Jesus carried our sins to the cross and there He felt the eternal wrath of His Father for every sin that you and I have done or will ever do. As He hung naked, Jesus felt the pain and shame of our hidden sins as surely as He felt the nails in His feet and hands or the crown of thorns digging into His brow. “His blood is on us and on our children.” How true. We are the crowd. We are lying Pilate who thought he could fool God with by washing his guilt away with plain water.
But we are also saved, because Jesus died for that crowd and for us and our children. We are saved, forgiven, not by anything we do, but by what Jesus did. He became sin for us, so that we might be righteous through Him, through faith in His atoning death for us. He bought us back, lost and condemned people, purchased and won us and our children from all sins, from death, and from the power of the devil; not with gold or silver, but with His holy, precious blood and with His innocent suffering and death. (Small Catechism, explanation of second article of the Creed).
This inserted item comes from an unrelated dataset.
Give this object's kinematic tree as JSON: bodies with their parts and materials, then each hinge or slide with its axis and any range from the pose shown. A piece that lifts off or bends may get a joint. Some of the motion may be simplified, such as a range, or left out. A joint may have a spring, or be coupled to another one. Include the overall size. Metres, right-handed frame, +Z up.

His shed blood, His death for the sins of the world, not just the Jews, be upon us and our children, for it opens the gates to the Heavenly Jerusalem that we and our children may enter. We enter with Jesus through faith, the faith we received when we heard the Word of God, when we were baptized, when we were given the white robes of righteousness, Jesus’ righteousness, robes washed in the blood of the Lamb, the Lamb of God, the King of Kings.
The crowd who called to have Jesus’ blood on them didn’t know what they were saying. They meant it for evil, but God used it for good, as He does with all things for those who love Him and are called according to His purpose. God accepted Jesus’ offer of His blood for ours and raised Jesus from the dead, to confirm that sacrifice, and to ensure our salvation to eternal life. Now the blood of Christ is a life giving blood for all who believe, applied to us in the waters of Baptism and in the Sacrament of the Altar where we receive it truly in and with the wine for the forgiveness of sins.
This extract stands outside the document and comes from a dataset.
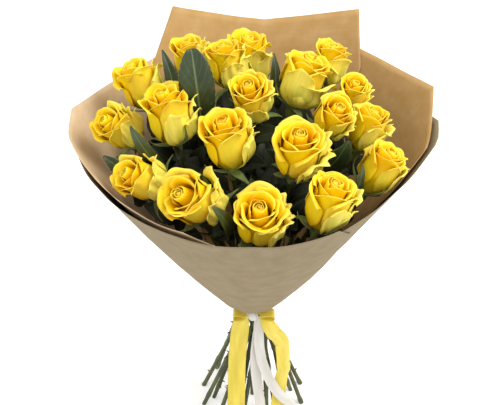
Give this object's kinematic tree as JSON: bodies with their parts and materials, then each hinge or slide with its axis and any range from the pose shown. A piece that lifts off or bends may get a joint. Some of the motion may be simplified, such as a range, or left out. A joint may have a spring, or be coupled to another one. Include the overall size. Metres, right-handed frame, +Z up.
{
  "type": "bouquet of roses",
  "caption": "Hand-tied bouquet of yellow roses in a kraft paper cone, tied with yellow and white ribbon and standing on the splayed ends of its stems.",
  "frame": {"origin": "bottom centre of the bounding box, on the surface that the cut stem ends stand on", "axes": "+Z up along the bouquet's axis, +X to the bouquet's right seen from the front, -Y towards its front, where the ribbons hang"},
  "size_m": [0.3962, 0.3826, 0.4911],
  "materials": {
    "petal": "soft, slightly velvety yellow petals with pale rolled rims",
    "stem": "green wood with nodes and thorns, waxy",
    "leaf": "dark green, half glossy, veined",
    "kraft_paper": "matt brown kraft paper with faint ribs",
    "yellow_satin": "satin weave, soft sheen",
    "white_satin": "satin weave, soft sheen"
  },
  "bodies": {
    "root": {"bloom_01": "petal", "bloom_02": "petal", "bloom_03": "petal", "bloom_04": "petal", "bloom_05": "petal", "bloom_06": "petal", "bloom_07": "petal", "bloom_08": "petal", "bloom_09": "petal", "bloom_10": "petal", "bloom_11": "petal", "bloom_12": "petal", "bloom_13": "petal", "bloom_14": "petal", "bloom_15": "petal", "bloom_16": "petal", "bloom_17": "petal", "bloom_18": "petal", "bloom_19": "petal", "stem_01": "stem", "stem_02": "stem", "stem_03": "stem", "stem_04": "stem", "stem_05": "stem", "stem_06": "stem", "stem_07": "stem", "stem_08": "stem", "stem_09": "stem", "stem_10": "stem", "stem_11": "stem", "stem_12": "stem", "stem_13": "stem", "stem_14": "stem", "stem_15": "stem", "stem_16": "stem", "stem_17": "stem", "stem_18": "stem", "stem_19": "stem", "leaf_01": "leaf", "leaf_02": "leaf", "leaf_03": "leaf", "leaf_04": "leaf", "leaf_05": "leaf", "leaf_06": "leaf", "leaf_07": "leaf", "leaf_08": "leaf", "leaf_09": "leaf", "paper_back": "kraft_paper", "paper_right": "kraft_paper", "paper_left": "kraft_paper", "paper_side": "kraft_paper", "paper_front": "kraft_paper", "ribbon_band": "yellow_satin", "bow_loop_left": "yellow_satin", "bow_loop_right": "yellow_satin", "yellow_tail_front": "yellow_satin", "yellow_tail_right": "yellow_satin", "ribbon_knot": "white_satin", "white_tail_front": "white_satin", "white_tail_back": "white_satin"}
  },
  "joints": []
}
We receive all the gifts won for us by Jesus’ blood by faith. When we repent of our sins and stop pretending that our guilt is washed away by giving into the pressure of the crowd, we see, instead of a shamed man on a cross, our Savior, our substitute, our Lamb, our King, given up to death for us, so that we don’t have to die eternally. We believe the promises He gave us, that whoever believes in Him shall not perish, but have eternal life.
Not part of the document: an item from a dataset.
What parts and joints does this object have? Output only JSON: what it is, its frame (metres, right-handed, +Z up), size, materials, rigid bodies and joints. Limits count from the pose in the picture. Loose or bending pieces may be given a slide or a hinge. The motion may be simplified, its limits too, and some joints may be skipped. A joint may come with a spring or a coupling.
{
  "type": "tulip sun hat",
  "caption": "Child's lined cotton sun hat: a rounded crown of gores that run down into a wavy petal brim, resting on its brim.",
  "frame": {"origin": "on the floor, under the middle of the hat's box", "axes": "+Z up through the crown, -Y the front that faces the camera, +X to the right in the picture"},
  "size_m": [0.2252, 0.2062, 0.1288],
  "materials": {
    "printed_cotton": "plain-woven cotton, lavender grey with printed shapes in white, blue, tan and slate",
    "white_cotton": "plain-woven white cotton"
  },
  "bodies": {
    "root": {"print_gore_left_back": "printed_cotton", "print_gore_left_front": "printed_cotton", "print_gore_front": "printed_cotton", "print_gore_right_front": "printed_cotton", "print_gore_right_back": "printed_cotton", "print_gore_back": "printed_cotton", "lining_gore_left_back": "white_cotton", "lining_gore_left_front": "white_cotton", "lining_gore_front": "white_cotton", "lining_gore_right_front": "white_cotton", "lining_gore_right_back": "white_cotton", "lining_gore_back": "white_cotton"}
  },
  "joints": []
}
So as we begin Holy Week let us look at our Jewish and Muslim and atheist brothers and sisters, and all unbelievers, and pray that the Holy Spirit would work faith in Jesus Christ in them through the hearing of the Word of the Gospel and through Baptism. May they come to know the joy that Jesus’ blood is truly upon them and their children, no longer in guilt, but in the forgiveness won for them on the cross. Let us pray that they will someday join with us in proclaiming. “Hosanna, hosanna, blessed is He that comes in the name of the Lord!” Amen.